Repeat the listing in full, exactly as it stands.

Available data:
+--

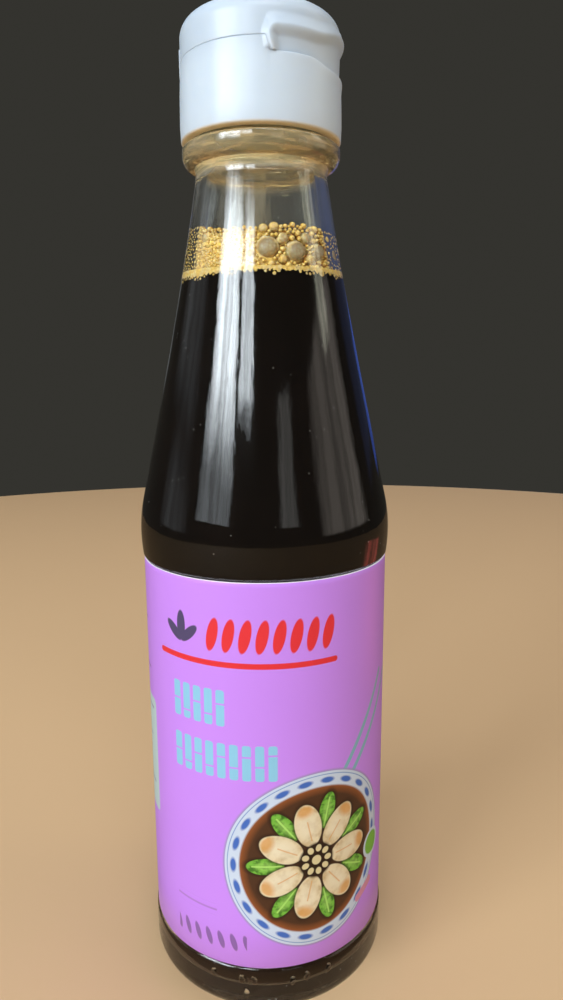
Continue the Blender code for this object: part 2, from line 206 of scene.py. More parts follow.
# Colours of the cap and the label
WHITE = (0.65, 0.755, 0.865)
# Grey for the plastic's random mottle, also used as painted shade towards the lid
WHITE_MOTTLE_AND_PAINTED_SHADE = (0.57, 0.675, 0.79)
# Painted light: warm tan on the cap's underside, standing in for warm light from below
PAINTED_TAN_LIGHT = (0.72, 0.57, 0.36)
LILAC = (0.64, 0.285, 0.99)
LILAC_DEEP = (0.6, 0.265, 0.95)
PAPER = (0.95, 0.88, 1.0)
PANEL_BLUE = (0.55, 0.72, 0.72)
RED = (0.82, 0.035, 0.045)
ROSE = (0.72, 0.3, 0.45)
INK = (0.09, 0.07, 0.16)
VIOLET = (0.19, 0.1, 0.3)
PALE_BLUE = (0.28, 0.62, 0.84)
TEAL = (0.24, 0.5, 0.62)
PORCELAIN = (0.64, 0.74, 0.9)
DISC_SHADOW = (0.36, 0.3, 0.6)
RIM_LINE = (0.2, 0.34, 0.66)
RIM_BLUE = (0.06, 0.16, 0.55)
GROUND = (0.085, 0.035, 0.016)
GROUND_EDGE = (0.3, 0.09, 0.025)
PETAL = (0.84, 0.72, 0.48)
PETAL_SHADE = (0.6, 0.44, 0.22)
PETAL_SHADOW = (0.03, 0.014, 0.008)
PETAL_TOP = (0.92, 0.83, 0.62)
AMBER = (0.74, 0.34, 0.07)
BEAN = (0.74, 0.64, 0.36)
LEAF = (0.2, 0.52, 0.06)
LEAF_DARK = (0.06, 0.2, 0.02)
LEAF_LIGHT = (0.42, 0.75, 0.16)

# Stage
FLOOR_RADIUS = 0.62
FLOOR_PALE = (0.74, 0.5, 0.28)
CARD_RING = ((620.0, 1.0), (32.0, 1.0))
# Painted shade: the brown of a card seen only in reflections, standing in for shade on the floor
SHADE_CARD_BROWN = (0.22, 0.135, 0.06)
WORLD = (0.034, 0.033, 0.028)
COOL = (0.86, 0.94, 1.0)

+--

Problem solution:
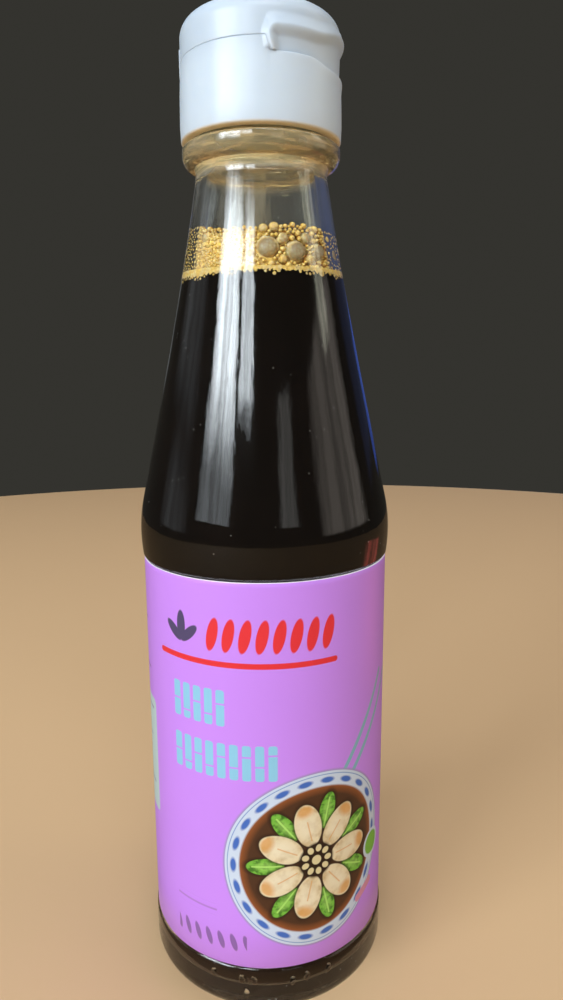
Continue the Blender code for this object: part 2, from line 206 of scene.py. More parts follow.
# Colours of the cap and the label
WHITE = (0.65, 0.755, 0.865)
# Grey for the plastic's random mottle, also used as painted shade towards the lid
WHITE_MOTTLE_AND_PAINTED_SHADE = (0.57, 0.675, 0.79)
# Painted light: warm tan on the cap's underside, standing in for warm light from below
PAINTED_TAN_LIGHT = (0.72, 0.57, 0.36)
LILAC = (0.64, 0.285, 0.99)
LILAC_DEEP = (0.6, 0.265, 0.95)
PAPER = (0.95, 0.88, 1.0)
PANEL_BLUE = (0.55, 0.72, 0.72)
RED = (0.82, 0.035, 0.045)
ROSE = (0.72, 0.3, 0.45)
INK = (0.09, 0.07, 0.16)
VIOLET = (0.19, 0.1, 0.3)
PALE_BLUE = (0.28, 0.62, 0.84)
TEAL = (0.24, 0.5, 0.62)
PORCELAIN = (0.64, 0.74, 0.9)
DISC_SHADOW = (0.36, 0.3, 0.6)
RIM_LINE = (0.2, 0.34, 0.66)
RIM_BLUE = (0.06, 0.16, 0.55)
GROUND = (0.085, 0.035, 0.016)
GROUND_EDGE = (0.3, 0.09, 0.025)
PETAL = (0.84, 0.72, 0.48)
PETAL_SHADE = (0.6, 0.44, 0.22)
PETAL_SHADOW = (0.03, 0.014, 0.008)
PETAL_TOP = (0.92, 0.83, 0.62)
AMBER = (0.74, 0.34, 0.07)
BEAN = (0.74, 0.64, 0.36)
LEAF = (0.2, 0.52, 0.06)
LEAF_DARK = (0.06, 0.2, 0.02)
LEAF_LIGHT = (0.42, 0.75, 0.16)

# Stage
FLOOR_RADIUS = 0.62
FLOOR_PALE = (0.74, 0.5, 0.28)
CARD_RING = ((620.0, 1.0), (32.0, 1.0))
# Painted shade: the brown of a card seen only in reflections, standing in for shade on the floor
SHADE_CARD_BROWN = (0.22, 0.135, 0.06)
WORLD = (0.034, 0.033, 0.028)
COOL = (0.86, 0.94, 1.0)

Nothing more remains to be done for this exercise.